Walker is interested in resonances between landscape and the body.[vi] In his Oratunga and Burra suite, alizarin blood emanates from barbed wire. He recalls that it ‘just appeared’, like it needed to be there. This open-ended gesture connects with a work that has long been important to him, Piero della Francesca’s Resurrection painted in the 1460s in Sansepolcro, Italy. In this fresco the figure of the risen Christ with a wound in his side, combines stillness with a compressed energy. As Philip Guston noted, there is ‘fervor, grave and delicate in each of Piero’s works’. He also remarked, ‘What we see is the wonder of what is being seen. Perhaps it is the subject of painting itself.’[vii] Walker agrees. He notes that what is revealed in painting is also the mind that made it. It is mind in the broadest sense, engaging with the real and fugitive, the struggle and the transcendent, as one. What is important within and beyond the traces discovered in the environment is the presence of what he has experienced – like an underlying hum – that cannot be explained away. As he says, ‘How do you embody or keep the mystery? If it is totally explainable then you’ve got it wrong.’[viii]



Deborah Hart




[i] Andrew Sayers’ opening address for John Walker’s exhibition Here I give thanks at the ANU Drill Hall Gallery in Canberra, curated by Glenn Barkley, 2 July 2017.

[ii] In an interview with the author, 4 May 2017, Walker noted that Nolan’s Riverbend in the ANU Drill Hall Gallery is one of the works he most likes to spend time with when he visits Canberra.

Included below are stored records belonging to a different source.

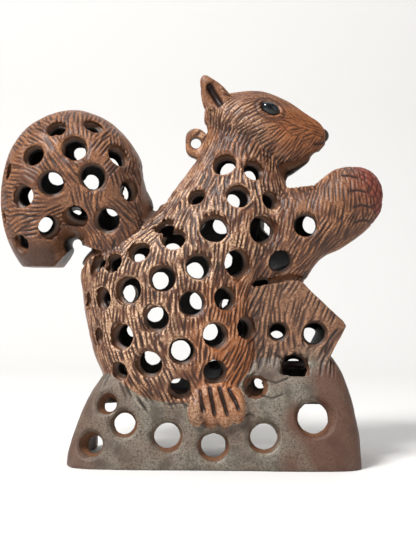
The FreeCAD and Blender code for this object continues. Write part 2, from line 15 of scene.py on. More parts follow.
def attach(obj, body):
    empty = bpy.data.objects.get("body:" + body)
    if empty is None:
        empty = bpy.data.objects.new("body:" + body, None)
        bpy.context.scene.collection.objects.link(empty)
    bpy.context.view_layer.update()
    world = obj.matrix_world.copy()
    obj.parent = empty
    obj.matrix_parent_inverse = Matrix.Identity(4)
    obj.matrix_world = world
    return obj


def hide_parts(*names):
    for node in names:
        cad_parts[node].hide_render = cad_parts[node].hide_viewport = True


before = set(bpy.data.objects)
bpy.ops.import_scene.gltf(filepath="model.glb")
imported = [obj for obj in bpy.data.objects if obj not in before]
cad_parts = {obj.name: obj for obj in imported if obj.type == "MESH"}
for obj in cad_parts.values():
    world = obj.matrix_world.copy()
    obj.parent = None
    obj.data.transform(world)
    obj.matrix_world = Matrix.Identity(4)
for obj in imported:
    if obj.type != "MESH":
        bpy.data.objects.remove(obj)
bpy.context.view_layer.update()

MM = 0.001
VOXEL = 0.68 * MM

# Pieces of clay that are luted together and painted as one.
CLAY = [
    "base_front_shell", "base_back_shell", "stump_front_shell", "stump_back_shell",
    "body_right_shell", "body_left_shell", "head", "ear_right", "ear_left",
    "arm_right", "arm_left", "tail_right_shell", "tail_left_shell",
    "foot_right", "foot_left", "hanging_lug",
]
# What a piece belongs to: the first word of its name.
REGION_OF = {name: name.split("_")[0] for name in CLAY}

# ------------------------------------------------------------------ small helpers


def smooth(low, high, value):
    """Smoothstep: 0 under low, 1 over high, an S-curve between them."""
    t = np.clip((value - low) / (high - low), 0.0, 1.0)
    return t * t * (3.0 - 2.0 * t)


def linear(hex_colour):
    """Linear RGB, as an array of three, of an sRGB hex colour."""
    channels = np.array([int(hex_colour[i:i + 2], 16) for i in (1, 3, 5)]) / 255.0
    return np.where(channels <= 0.04045, channels / 12.92, ((channels + 0.055) / 1.055) ** 2.4)


def unit(vectors):
    """Each row divided by its length."""
    return vectors / np.maximum(np.linalg.norm(vectors, axis=-1, keepdims=True), 1e-12)


def read(data, attribute, width, kind=np.float32):
    """Values of one property of a mesh collection as an array of rows."""
    values = np.empty(len(data) * width, kind)
    data.foreach_get(attribute, values)
    return values.reshape(-1, width) if width > 1 else values


def link(name, mesh):
    """New object of that mesh, in the scene."""
    piece = bpy.data.objects.new(name, mesh)
    bpy.context.collection.objects.link(piece)
    return piece


def evaluated(piece):
    """New mesh with the piece's modifiers applied."""
    graph = bpy.context.evaluated_depsgraph_get()
    return bpy.data.meshes.new_from_object(
        piece.evaluated_get(graph), preserve_all_data_layers=True, depsgraph=graph)


def add(tree, kind, inputs=None, **settings):
    """Adds a node, sets its properties, and sets or links its inputs. A linear
    colour, which comes as an array of three, becomes opaque."""
    node = tree.nodes.new(kind)
    for name, value in settings.items():
        setattr(node, name, value)
    for name, value in (inputs or {}).items():
        if isinstance(value, bpy.types.NodeSocket):
            tree.links.new(value, node.inputs[name])
        elif isinstance(value, np.ndarray):
            node.inputs[name].default_value = (*value, 1.0)
        else:
            node.inputs[name].default_value = value
    return node


def wander(points, wavelength, seed):
    """Smooth noise from -1 to 1: a sum of seven sine waves in random directions,
    each about one wavelength long."""
    rng = np.random.default_rng(seed)
    total = np.zeros(len(points))
    for _ in range(7):
        way = unit(rng.normal(size=3))
        scale = rng.uniform(0.7, 1.5)
        start = rng.uniform(0, 2 * math.pi)
        total += np.sin(points @ way * (2 * math.pi * scale / wavelength) + start)
    return np.clip(total / 3.2, -1, 1)


# ------------------------------------------------------------- luting the clay


WELD = 0.001 * MM            # points nearer than this are one point


def luted(names):
    """All the named frame pieces in one mesh, with the number of the piece that
    each face comes from, doubles merged."""
    places, corners, owners, start = [], [], [], 0
    for number, name in enumerate(names):
        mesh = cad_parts[name].data
        mesh.calc_loop_triangles()
        triangles = read(mesh.loop_triangles, "vertices", 3, np.int32)
        points = read(mesh.vertices, "co", 3)
        rounded, index = np.unique(np.round(points / WELD).astype(np.int64), axis=0,
                                   return_inverse=True)
        triangles = index.reshape(-1)[triangles]
        proper = (triangles[:, 0] != triangles[:, 1]) & (triangles[:, 1] != triangles[:, 2]) \
            & (triangles[:, 2] != triangles[:, 0])
        triangles = triangles[proper]
        places.append(rounded * WELD)
        corners.append(triangles + start)
        owners.append(np.full(len(triangles), number, np.int32))
        start += len(rounded)
    mesh = bpy.data.meshes.new("luted_clay")
    mesh.from_pydata(np.concatenate(places).tolist(), [], np.concatenate(corners).tolist())
    mesh.attributes.new("piece", "INT", "FACE").data.foreach_set("value", np.concatenate(owners))
    return link("luted_clay", mesh)


def softened(source):
    """One skin round the luted clay: a voxel remesh, then smoothing that rounds
    the lips of the holes and fills the creases as a wet sponge does."""
    source.modifiers.new("skin", "REMESH")
    source.modifiers["skin"].mode = "VOXEL"
    source.modifiers["skin"].voxel_size = VOXEL
    soften = source.modifiers.new("sponge", "SMOOTH")
    soften.factor = 0.5
    soften.iterations = 9
    skin = link("skin", evaluated(source))
    source.modifiers.clear()
    return skin


RAYS = 20
RAY_LENGTH = 100 * MM        # more than the widest hollow
RAY_LIFT = 0.6 * VOXEL       # a ray starts this far outside the skin
EVENING = 14                 # times the share is averaged with its neighbours


def surveyed(skin, source):
    """The skin's mesh with two more attributes: piece, the number of the nearest
    luted piece of each face, and hidden, the share of rays from each vertex, in
    random directions about its normal, that meet clay again."""
    tree = bpy.data.node_groups.new("survey", "GeometryNodeTree")
    tree.interface.new_socket("Geometry", in_out="INPUT", socket_type="NodeSocketGeometry")
    tree.interface.new_socket("Geometry", in_out="OUTPUT", socket_type="NodeSocketGeometry")
    entry = add(tree, "NodeGroupInput").outputs[0]
    normal = add(tree, "GeometryNodeInputNormal").outputs[0]
    position = add(tree, "GeometryNodeInputPosition").outputs[0]
    lifted = add(tree, "ShaderNodeVectorMath", {0: position}, operation="ADD")
    step = add(tree, "ShaderNodeVectorMath", {0: normal, "Scale": RAY_LIFT}, operation="SCALE")
    tree.links.new(step.outputs[0], lifted.inputs[1])
    total = None
    for ray in range(RAYS):
        scatter = add(tree, "FunctionNodeRandomValue", {"Seed": ray}, data_type="FLOAT_VECTOR")
        scatter.inputs[0].default_value = (-1, -1, -1)
        scatter.inputs[1].default_value = (1, 1, 1)
        ball = add(tree, "ShaderNodeVectorMath", {0: scatter.outputs[0]}, operation="NORMALIZE")
        way = add(tree, "ShaderNodeVectorMath", {0: ball.outputs[0], 1: normal}, operation="ADD")
        cast = add(tree, "GeometryNodeRaycast",
                   {"Target Geometry": entry, "Source Position": lifted.outputs[0],
                    "Ray Direction": way.outputs[0], "Ray Length": RAY_LENGTH})
        if total is None:
            total = cast.outputs["Is Hit"]
        else:
            total = add(tree, "ShaderNodeMath", {0: total, 1: cast.outputs["Is Hit"]},
                        operation="ADD").outputs[0]
    share = add(tree, "ShaderNodeMath", {0: total, 1: RAYS}, operation="DIVIDE").outputs[0]
    even = add(tree, "GeometryNodeBlurAttribute", {"Value": share, "Iterations": EVENING},
               data_type="FLOAT")
    first = add(tree, "GeometryNodeStoreNamedAttribute",
                {"Geometry": entry, "Name": "hidden", "Value": even.outputs[0]},
                data_type="FLOAT", domain="POINT")
    clay = add(tree, "GeometryNodeObjectInfo", {"Object": source})
    owner = add(tree, "GeometryNodeInputNamedAttribute", {"Name": "piece"}, data_type="INT")
    nearest = add(tree, "GeometryNodeSampleNearestSurface",
                  {"Mesh": clay.outputs["Geometry"], "Value": owner.outputs[0]}, data_type="INT")
    second = add(tree, "GeometryNodeStoreNamedAttribute",
                 {"Geometry": first.outputs[0], "Name": "piece", "Value": nearest.outputs[0]},
                 data_type="INT", domain="FACE")
    leave = add(tree, "NodeGroupOutput")
    tree.links.new(second.outputs[0], leave.inputs[0])
    skin.modifiers.new("survey", "NODES").node_group = tree
    mesh = evaluated(skin)
    skin.modifiers.clear()
    bpy.data.node_groups.remove(tree)
    return mesh


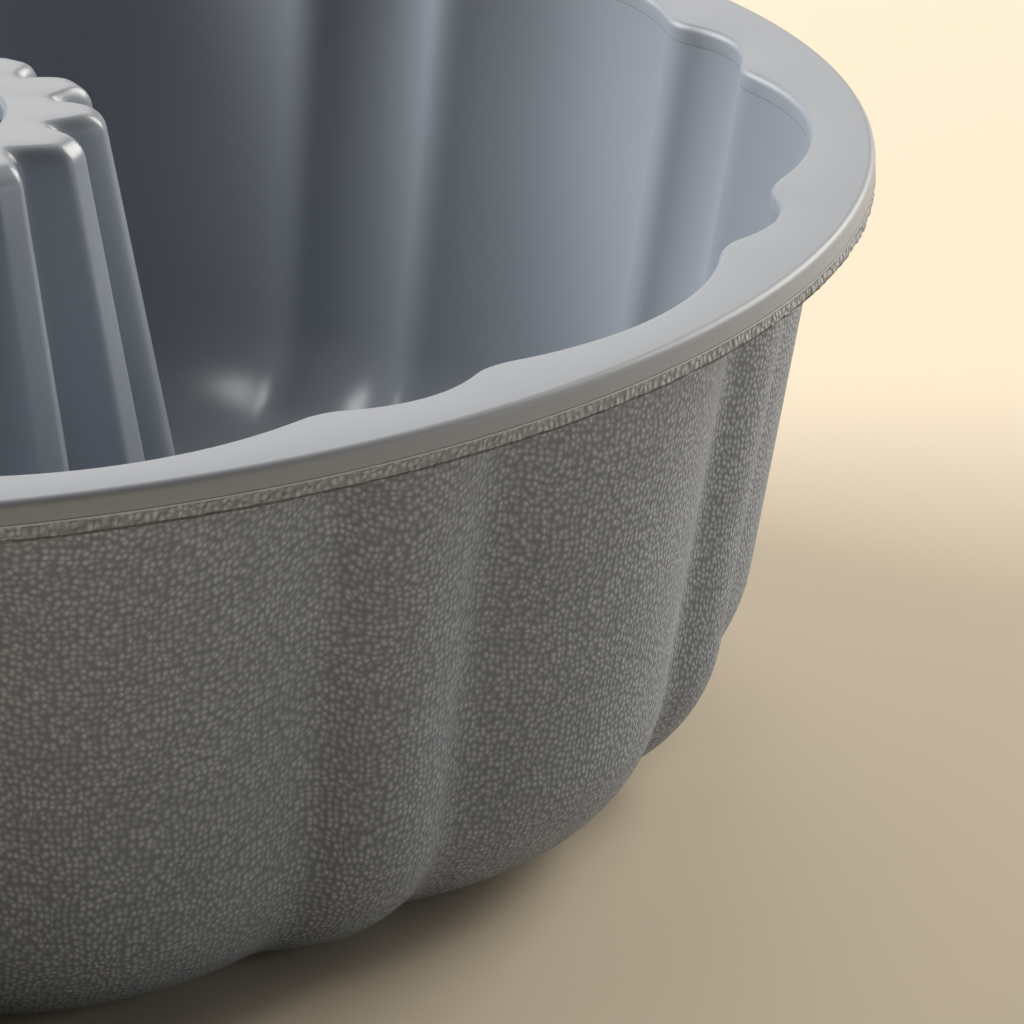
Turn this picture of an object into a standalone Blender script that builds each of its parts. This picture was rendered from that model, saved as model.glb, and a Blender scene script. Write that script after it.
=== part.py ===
"""Fluted tube cake pan, moulded in silicone, with a steel hoop inside its rim.

Three pieces: the fluted body, the hoop that lies in a groove of its flange,
and the smooth rim cap that is bonded over both. Metres, +Z up, origin at the
centre of the base, one wide flute's crown on +X.
"""
import math

import bmesh
import bpy

MM = 0.001

# Overall form
RIM_RADIUS = 125.0 * MM        # outer edge of the rim
PARTING_Z = 70.0 * MM          # seam between the body's flange and the rim cap
WALL = 2.6 * MM                # silicone thickness, the same all over the body

# Rim
RIM_REACH = 4.9 * MM           # from the wall's outer face at a crown to the rim's edge
FLANGE_DEPTH = 2.0 * MM        # body's flange, below the seam
FLANGE_EDGE = 0.4 * MM         # chamfer on the flange's lower edge
FLANGE_FILLET = 1.2 * MM       # between the flange's underside and the wall
CAP_HEIGHT = 2.6 * MM          # from the seam to the flat top of the rim
CAP_OUTER_ROUND = 0.9 * MM     # round on the cap's outer edge
CAP_INNER_ROUND = 0.6 * MM     # the same at the mouth

# Stiffening hoop, a flat steel strip
HOOP_WIDTH = 3.4 * MM
HOOP_THICKNESS = 0.8 * MM
HOOP_COVER = 1.6 * MM          # silicone outside the hoop's groove
SEAT_GAP = 0.3 * MM            # clearance between pieces that touch

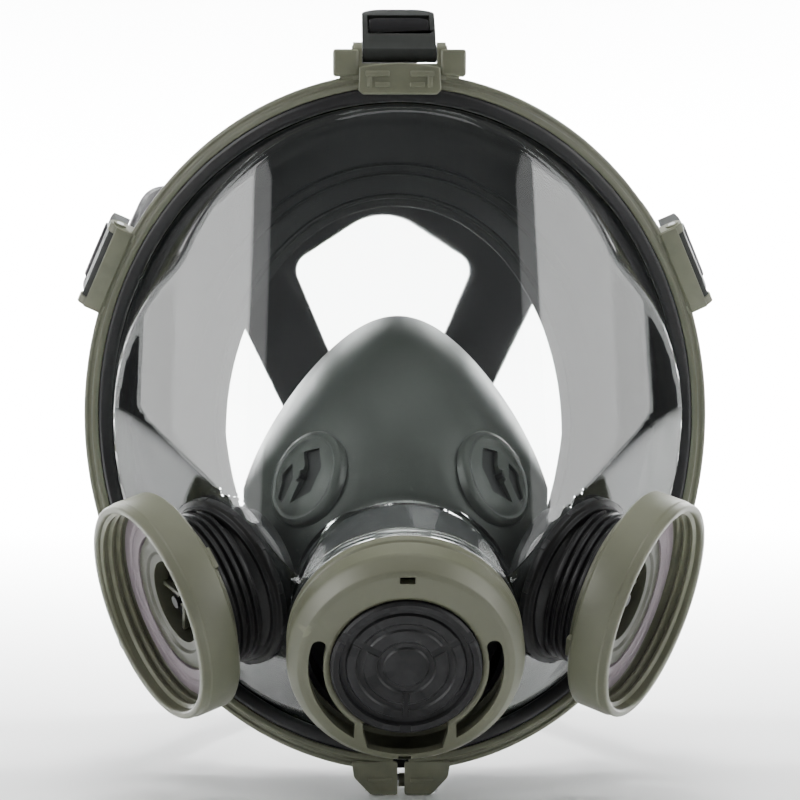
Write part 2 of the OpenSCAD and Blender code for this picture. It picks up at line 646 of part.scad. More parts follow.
face_seal();
visor();
frame_band_left();
frame_band_right();
clamp_screw();
clamp_nut();
top_clip();
nose_cup();
check_seat_left();
check_seat_right();
check_disc_left();
check_disc_right();
collar_insert();
valve_housing();
exhalation_disc();
speech_diaphragm();
front_cap();
front_cover();
filter_ring_left();
filter_ring_right();
filter_gasket_left();
filter_gasket_right();
inhalation_seat_left();
inhalation_seat_right();
inhalation_disc_left();
inhalation_disc_right();
port_neck_left();
port_neck_right();
port_flange_left();
port_flange_right();
port_nut_left();
port_nut_right();
buckle_top();
buckle_temple_left();
buckle_temple_right();
buckle_cheek_left();
buckle_cheek_right();
roller_top();
roller_temple_left();
roller_temple_right();
roller_cheek_left();
roller_cheek_right();
pin_top();
pin_temple_left();
pin_temple_right();
pin_cheek_left();
pin_cheek_right();
harness_plate();
strap_top();
strap_temple_left();
strap_temple_right();
strap_cheek_left();
strap_cheek_right();
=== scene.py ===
"""Full face respirator: a clear panoramic visor in a clamped oval frame, with a rubber seal, an inner nose
cup, two threaded filter ports, a front exhalation port and a five-arm harness with roller buckles."""

import math
from types import SimpleNamespace

import bpy
import bmesh
from mathutils import Matrix, Vector


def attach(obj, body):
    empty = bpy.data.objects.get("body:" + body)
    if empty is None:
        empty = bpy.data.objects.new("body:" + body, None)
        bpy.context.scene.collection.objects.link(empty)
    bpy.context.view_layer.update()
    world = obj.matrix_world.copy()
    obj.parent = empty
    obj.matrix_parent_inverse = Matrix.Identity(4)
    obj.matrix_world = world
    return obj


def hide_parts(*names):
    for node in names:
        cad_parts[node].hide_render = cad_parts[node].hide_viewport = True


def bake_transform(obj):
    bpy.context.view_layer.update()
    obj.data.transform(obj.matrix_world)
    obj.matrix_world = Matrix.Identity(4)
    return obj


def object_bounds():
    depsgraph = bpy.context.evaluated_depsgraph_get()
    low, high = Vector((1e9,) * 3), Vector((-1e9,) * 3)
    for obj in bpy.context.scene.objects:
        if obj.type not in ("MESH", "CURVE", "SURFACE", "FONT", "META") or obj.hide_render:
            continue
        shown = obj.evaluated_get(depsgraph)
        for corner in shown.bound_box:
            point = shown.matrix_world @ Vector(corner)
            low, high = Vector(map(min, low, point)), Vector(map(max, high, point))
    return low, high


bl_info = {
    "name": "Full Face Respirator",
    "version": (1, 0, 0),
    "blender": (4, 5, 0),
    "location": "View3D > Sidebar > Respirator",
    "description": "Builds the moulded, clear and rubber pieces of a full face respirator on its frame",
    "category": "Add Mesh",
}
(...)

[iii] See an informative essay on Greg Dening, a former Jesuit priest, in Tom Griffiths, The art of time travel: historians and their craft, Black Inc., 2016, p.123

[iv] Interview with Hart, op.cit.

[v] Ibid.

[vi] For instance he talked in an interview with the author about the extraordinary poem by John Donne, Hymn to God, my God, in my sickness.

[vii] Philip Guston, ‘From the archives: Philip Guston on Piero della Francesca,in 1965’, see //

posted on 12/5/2017

[viii] Interview with the author, op.cit.